Un héritage soviétique encore bien ancré
La russification des noms durant la période soviétique était une forme d’assimilation visant à uniformiser les populations et les langues sous une idéologie unique, rappelle Gaziza Uzak, journaliste et membre de l’Union des journalistes du Kazakhstan, citée par Ozodlik.
Comme l’explique le site d’information Newtimes.kz, l’URRS a misé sur la russification des noms de famille et des patronymes pour simplifier les démarches administratives, standardiser les documents et favoriser l’unité culturelle. De plus, l’éducation et la culture soviétiques valorisaient les prénoms et noms russes, largement représentés dans la littérature et le cinéma.
Dans certaines régions, avoir un nom russifié permettait d’éviter la discrimination. Newtimes.kz évoque ainsi des annonces comme : “Je ne louerai un appartement qu’à des Slaves”, qui poussaient les habitants à “se présenter comme ‘Nastya’, et non ‘Assiya’, pour résoudre un problème relevant du quotidien”.
L’invasion en Ukraine, un canalisateur du mouvement
Si pendant des décennies la russification des noms était un instrument d’assimilation, la guerre en Ukraine a profondément modifié la perception de cette influence russe dans l’espace postsoviétique. “L’invasion a stimulé les processus de décolonisation dans tout l’espace postsoviétique”, affirme Alisher Ilkhamov, du Central Asia Due Diligence, un centre de recherche établi à Londres, interrogé par Ozodlik. Il précise néanmoins que cette dynamique est plus marquée dans les sociétés où les identités tribales sont restées fortes.
“La civilisation urbaine qui existait sur le territoire de l’Ouzbékistan efface considérablement les différences ethniques.”
L’Ouzbékistan a néanmoins été l’un des premiers pays de la région à légiférer sur le sujet.

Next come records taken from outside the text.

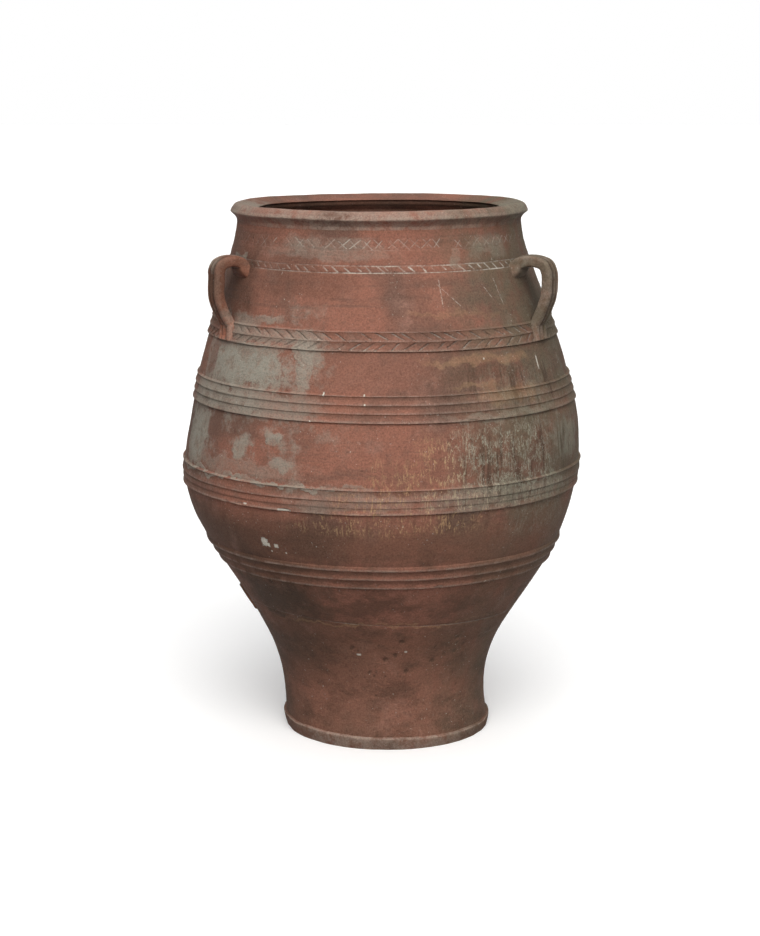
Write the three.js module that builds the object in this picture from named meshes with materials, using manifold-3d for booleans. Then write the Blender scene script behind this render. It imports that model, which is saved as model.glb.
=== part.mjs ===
// A large hand-built storage jar (pithos) of unglazed earthenware, in millimetres, +Z up.
// The origin is the centre of the base, on the ground. The front of the jar faces -Y.
//
// A potter builds such a jar in stages. A floor disc is laid down, and the wall is raised on it
// in ring-shaped sections, each left to stiffen before the next is added. Every seam between
// sections is then covered by an applied band of clay, a rim is coiled on top, and three strap
// handles and a lug are luted to the outside. Each of those pieces is its own solid here.
import * as THREE from "three";
import { mergeVertices } from "three/addons/utils/BufferGeometryUtils.js";
import Module from "manifold-3d";

const wasm = await Module();
wasm.setup();

// ---------------------------------------------------------------- driving dimensions
const wallThickness = 22;
const floorThickness = 18;
const slipGap = 0.3; // the film of slip between pieces that are luted together

// Heights of the wall's sections, from the floor up, and of the rim that is coiled on top.
const footSection = 236;
const hipSection = 104;
const lowerBellySection = 146;
const upperBellySection = 160;
const shoulderSection = 114;
const neckSection = 142; // up to the collar, between the two drawn bands
const collarSection = 48;
const rimHeight = 32; // from the collar's top edge to the rim's crest

// Outside of the wall: a drum-like foot, a waist, a round belly and a short neck.
const footFlare = 3; // how much the wall spreads from the waist down to the ground
const floorEdgeRadius = 190; // the floor disc, where it meets the ground
const waistRadius = 192;
const waistHeight = 70;
const bellyRadius = 372;
const bellyRise = 16; // the belly is widest this far above the middle band's seam
const neckRadius = 264;
const waistTension = 165; // lengths of the curve's handles, which set how slowly it turns
const bellyTensionBelow = 180;
const bellyTensionAbove = 163;
const neckTension = 49;
const neckLean = 3; // the neck leans in by this much, neckTension below its top

// Applied bands: strips of clay pressed on over the seams and then ribbed with the fingertips.
const bandBed = 2; // clay left under a groove
const ribDepth = 3.2; // how far a rib stands above its grooves
const lowerBandHeight = 45;
const middleBandHeight = 45;
const upperBandHeight = 47;
const chevronBandHeight = 34;
const footBandHeight = 24;
const footBandDepth = 3;
const footBandLift = 1.5; // the foot band stays clear of the ground

// Rim: a thick rolled lip that overhangs the wall inside and out, with its top sloping inwards.
const lipOverhang = 12; // the lip's edge beyond the neck's outside
const crestInset = 10; // from the lip's edge in to the crest
const lipDrop = 15; // from the crest down to the lip's edge
const rimWidth = 41; // from the crest in to the mouth's edge
const mouthDrop = 9; // from the crest down to the mouth's edge
const mouthRounding = 8;

// Handles: straps in the radial plane, one third of a turn apart.
const strapWidth = 36;
const strapThickness = 14;
const strapGroove = 2; // depth of the two grooves that run along its outer face
const handleDrop = 75; // from the collar's top edge down to where the strap leaves the wall
const handleLap = 27; // how much of the chevron band's height the strap's foot covers
const handleArch = 13; // how far the strap rises above where it leaves
const handleRoot = 12; // how deep an end runs into the wall before it is cut to fit
const handles = [
  { name: "handle_left", azimuth: -151, reach: 57 },
  { name: "handle_right", azimuth: -29, reach: 68 },
  { name: "handle_back", azimuth: 90, reach: 62 },
];

// Lug: a slab of clay low on the wall, a finger-hold for tipping the jar.
const lugAzimuth = 173;
const lugDrop = 38; // from the foot section's top edge down to the lug's underside
const lugHeight = 54;
const lugWidth = 72;
const lugDepth = 10; // how far it stands out at its fullest

// Fineness of the facets.
const turnSegments = 40;
const levelStep = 36; // spacing of the wall's levels
const strapSteps = 18;

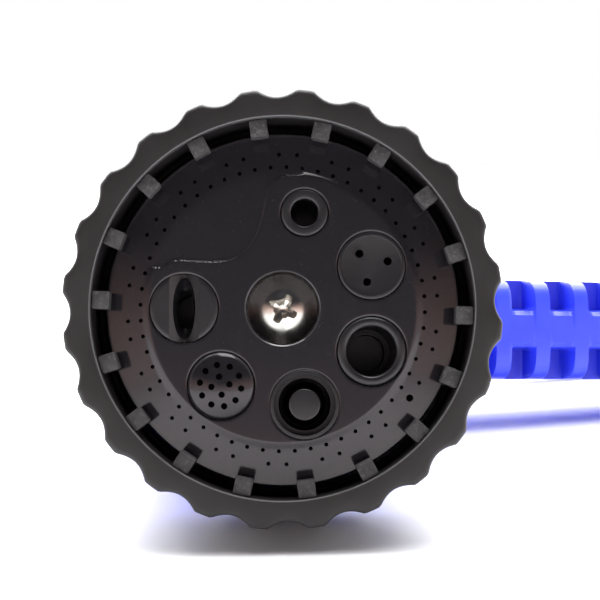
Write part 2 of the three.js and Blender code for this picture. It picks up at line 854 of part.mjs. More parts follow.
const pieces = [
  ["dial_ring", dialRing, black],
  ["face_plate", facePlate, glossBlack],
  ["fan_nozzle", fanNozzle, black],
  ["jet_nozzle", jetNozzle, black],
  ["mist_nozzle", mistNozzle, black],
  ["full_flow_nozzle", fullFlowNozzle, black],
  ["cone_nozzle", coneNozzle, black],
  ["cone_core", coneCore, black],
  ["soft_shower_nozzle", showerRose, glossBlack],
  ["dial_back", dialBack, black],
  ["dial_screw", dialScrew, steel],
  ["dial_washer", dialWasher, acetal],
  ["gun_body", gunBody, blue],
  ["outlet_seal", outletSeal, rubber],
  ["seal_spring", sealSpring, springSteel],
  ["detent_ball", detentBall, steel],
  ["detent_spring", detentSpring, springSteel],
  ["valve_stem", valveStem, brass],
  ["valve_washer", valveWasher, rubber],
  ["return_spring", returnSpring, springSteel],
  ["stem_o_ring", stemRing, rubber],
  ["gland_nut", glandNut, black],
  ["squeeze_lever", squeezeLever, black],
  ["lever_pin", leverPin, steel],
  ["nut_washer", nutWasher, steel],
  ["flow_nut", flowNut, brass],
  ["lock_clip", lockClip, steel],
  ["hose_nipple", hoseNipple, black],
  ["nipple_o_ring", nippleRing, rubber],
  ["inlet_washer", inletWasher, rubber],
];

const gun = new THREE.Group();
for (const [name, make, finish] of pieces) {
  const mesh = new THREE.Mesh(geometryOf(make()), new THREE.MeshStandardMaterial(finish));
  mesh.name = name;
  gun.add(mesh);
}

// Turns the gun until the lowest points of its three feet are level.
function lieDown(group, feet) {
  const up = new THREE.Vector3(0, 0, 1);
  for (let round = 0; round < 6; round++) {
    group.updateMatrixWorld(true);
    const [a, b, c] = feet.map((name) => lowestPoint(group.getObjectByName(name)));
    const normal = b.sub(a).cross(c.sub(a)).normalize();
    if (normal.z < 0) normal.negate();
    group.quaternion.premultiply(new THREE.Quaternion().setFromUnitVectors(normal, up));
  }
}

function lowestPoint(mesh) {
  const positions = mesh.geometry.attributes.position;
  const lowest = new THREE.Vector3(0, 0, Infinity);
  const point = new THREE.Vector3();
  for (let i = 0; i < positions.count; i++) {
    point.fromBufferAttribute(positions, i).applyMatrix4(mesh.matrixWorld);
    if (point.z < lowest.z) lowest.copy(point);
  }
  return lowest;
}

gun.rotation.x = -Math.atan2(dialRadius - rearCollarRadius, barrelLength);
lieDown(gun, ["dial_ring", "gun_body", "squeeze_lever"]);
const bounds = new THREE.Box3().setFromObject(gun, true);
const middle = bounds.getCenter(new THREE.Vector3());
gun.position.set(-middle.x, -middle.y, -bounds.min.z);

const nozzle = new THREE.Group();
nozzle.add(gun);

export default nozzle;
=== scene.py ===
# %% [markdown]
# # A garden hose spray nozzle, lying on its side
#
# The nozzle is a moulded plastic gun. A black dial at the front turns to pick one of seven spray
# patterns, a lever at the back opens the valve, and the hose clips on at the end of the grip.
# The sizes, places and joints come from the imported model, which is loaded first and never changed.
# This notebook makes the fine surfaces around it, one piece at a time, and then the finishes.

import json
import math

import bmesh
import bpy
import numpy as np
from mathutils import Matrix


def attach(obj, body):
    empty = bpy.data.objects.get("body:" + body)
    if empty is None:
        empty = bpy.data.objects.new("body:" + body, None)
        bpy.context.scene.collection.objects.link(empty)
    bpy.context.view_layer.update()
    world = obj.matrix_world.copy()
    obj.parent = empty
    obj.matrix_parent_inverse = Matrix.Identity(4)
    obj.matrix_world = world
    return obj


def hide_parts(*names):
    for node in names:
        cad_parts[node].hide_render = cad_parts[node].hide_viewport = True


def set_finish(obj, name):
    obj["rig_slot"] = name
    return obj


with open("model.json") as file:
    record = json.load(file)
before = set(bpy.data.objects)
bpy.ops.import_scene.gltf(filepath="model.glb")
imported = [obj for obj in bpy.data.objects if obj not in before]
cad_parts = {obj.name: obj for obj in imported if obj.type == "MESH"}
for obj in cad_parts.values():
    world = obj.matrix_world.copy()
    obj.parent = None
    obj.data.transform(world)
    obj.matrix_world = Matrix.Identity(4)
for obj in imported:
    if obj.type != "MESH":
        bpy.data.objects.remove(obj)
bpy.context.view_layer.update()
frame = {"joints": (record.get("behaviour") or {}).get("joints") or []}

# %% [markdown]
# ## A frame that suits the gun
#
# The gun rests a little nose-up, so its own axes are tilted in the scene. Every surface below is worked
# out in the gun's own frame, in millimetres: -y is the way the water leaves, +x runs down the grip, z is
# across the gun, and the origin is the middle of the dial's back. The joints give that frame.

# %% The gun's frame, from its joints
MM = 0.001
joints = {joint["name"]: joint for joint in frame["joints"]}
gun_origin = np.array(joints["dial_turn"]["pos_m"])
gun_back = -np.array(joints["dial_turn"]["axis"])
gun_side = -np.array(joints["lever_squeeze"]["axis"])
gun_back /= np.linalg.norm(gun_back)
gun_side /= np.linalg.norm(gun_side)
GUN = np.stack([np.cross(gun_back, gun_side), gun_back, gun_side])


def to_row(points):
    """Gun millimetres to scene metres: the origin plus the point's three steps along the gun's axes."""
    return gun_origin + MM * (np.asarray(points, float) @ GUN)


print("gun axes", GUN.round(3).tolist())

# %% The dimensions that the pieces share, in millimetres
DIAL_RADIUS = 29.0
DIAL_FRONT = -22.0
SCALLOPS = 24
SCALLOP_DEPTH = 1.1
SCALLOP_HALF = 5.3
FIRST_TIP = 9.0
BORE = 24.4
LIP = 25.2
LUG_FRONT = -21.2
LUG_BACK = -19.0
LUG_REACH = 22.75
PLATE_FRONT = -18.7
PLATE_BACK = -16.4
PLATE_RADIUS = 23.65
ISLAND = 18.3
PATTERN_RADIUS = 13.1
INSERT_FRONT = -19.2
SHANK = 3.9
SHANK_END = -4.7
THROUGH_PLATE = (-21, -15)
WELL = 4.9
BARREL_X = -PATTERN_RADIUS
GRIP_SLANT = math.radians(16)
GRIP_START = np.array([10.0, 61.5])
GRIP_FRONT = 11.5
GRIP_REAR = 12.0
GRIP_HALF = 9.5
GRIP_WAIST = 8.0
PIVOT = np.array([5.0, 90.0])
STEM = 2.5
WASHER_FRONT = 93.8
NUT_FRONT = 94.9
NUT_LENGTH = 7.6
DETENT_X = 19.5


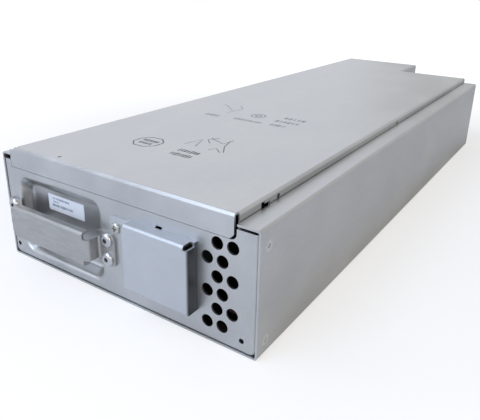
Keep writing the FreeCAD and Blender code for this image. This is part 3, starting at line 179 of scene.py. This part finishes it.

Dès 1995, la loi sur la langue accorde aux habitants le droit d’écrire leur nom selon les traditions historiques du pays. Une procédure relativement simple : après un passage par le bureau de l’état civil, le traitement du dossier prend environ un mois. Mais, comme le souligne Ozodlik, cette transition est surtout appliquée aux nouveau-nés. Les parents remplacent les suffixes russes “-ov/-ova” et “-vich/-ovna” par les formules ouzbèkes “ugli” (fils de) et “kizi” (fille de).
“Une faible conscience nationale et patriotique”
Mais rompre avec l’héritage soviétique reste compliqué, et la dérussification ne s’impose pas partout. Au Kirghizistan, les statistiques révèlent même un mouvement inverse : en 2024, 198 hommes et 125 femmes ont supprimé les suffixes russes de leur nom, mais plus de 3 000 citoyens ont fait l’inverse, en les réintégrant, rapporte Ozodlik. Cette tendance s’explique par la forte présence de travailleurs d’Asie centrale en Russie. Selon Ozodlik, les autorités russes peinent à identifier les patronymes sans suffixes russes, ce qui complique l’embauche et les démarches administratives.
Même constat au Tadjikistan, un autre pays d’Asie centrale où l’émigration massive vers la Russie a conduit à un retour aux suffixes russes. En 2014, le procureur général tadjik s’était alarmé de voir de nombreux jeunes ajouter des suffixes russes à leur nom, qualifiant ce choix de “faible conscience nationale et patriotique”, d’après Ozodi, filiale tadjike de Radio Free Europe/Radio Liberty.
Devant cette tendance, le gouvernement a réagi : en 2020, le Parlement a interdit l’usage des suffixes russes dans les noms et patronymes, précise le site tadjik Asia Plus. Désormais, les nouveau-nés tadjiks doivent obligatoirement porter des suffixes locaux comme “-zod”, “-zoda”, “-on” ou “-purdokht”. Une exception a néanmoins été accordée aux minorités russophones du pays, qui peuvent conserver leurs suffixes russes.